How oxygen anchoring works
The KAIST team’s approach centers on what they describe as “universal oxychlorination.” During synthesis, oxygen atoms are inserted into specific positions within a chloride electrolyte’s crystal lattice. These oxygen sites form strong local bonds that stabilize the surrounding framework against the hydrolysis reactions moisture would otherwise trigger. In their experiments, the researchers tracked structural integrity using X-ray diffraction and measured ionic conductivity before and after controlled humidity exposure, reporting that the treated materials retained functional performance where unmodified halides did not.
The word “universal” is deliberate: the authors claim the oxychlorination method works across multiple halide compositions, not just a single compound. If that holds up under independent replication, it would mean battery developers could apply the strategy to whichever halide electrolyte best suits a given cell design, rather than being locked into one chemistry.
Supporting evidence from other labs
KAIST’s work does not exist in isolation. A 2023 study in Nature Communications demonstrated that amorphous oxychloride solid electrolytes could deliver stable long-term cycling in all-solid-state lithium batteries. That earlier paper showed mixed-anion chemistry can balance structural toughness with fast ion transport, though it focused more on electrochemical cycling than on the air-stability question central to manufacturing.

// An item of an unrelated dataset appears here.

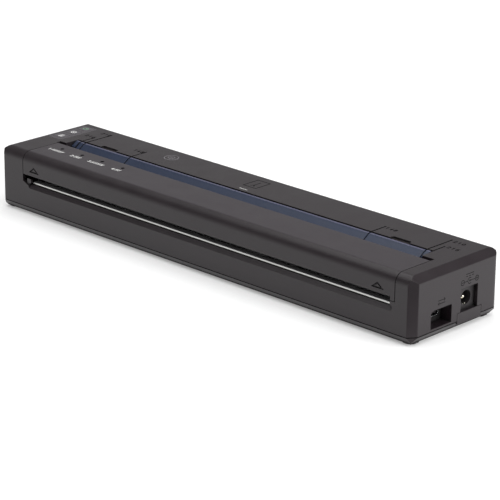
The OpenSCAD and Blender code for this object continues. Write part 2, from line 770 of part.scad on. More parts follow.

Separately, a team at the University of Maryland developed a crystalline lithium oxyhalide electrolyte with standout numbers. According to the university’s materials science department, the material reached an ionic conductivity of 13.7 milliSiemens per centimeter at room temperature, remained stable up to 4.9 volts, survived 4,000 charge-discharge cycles, and operated at temperatures as low as minus 50 degrees Celsius. The results, linked to a publication in Science, confirmed that high-conductivity, moisture-tolerant halide systems are achievable in more than one lab and more than one crystal structure.
All three research efforts point toward the same design principle: weaving oxygen into halide electrolyte lattices strengthens the material against degradation without sacrificing the ion conductivity batteries need.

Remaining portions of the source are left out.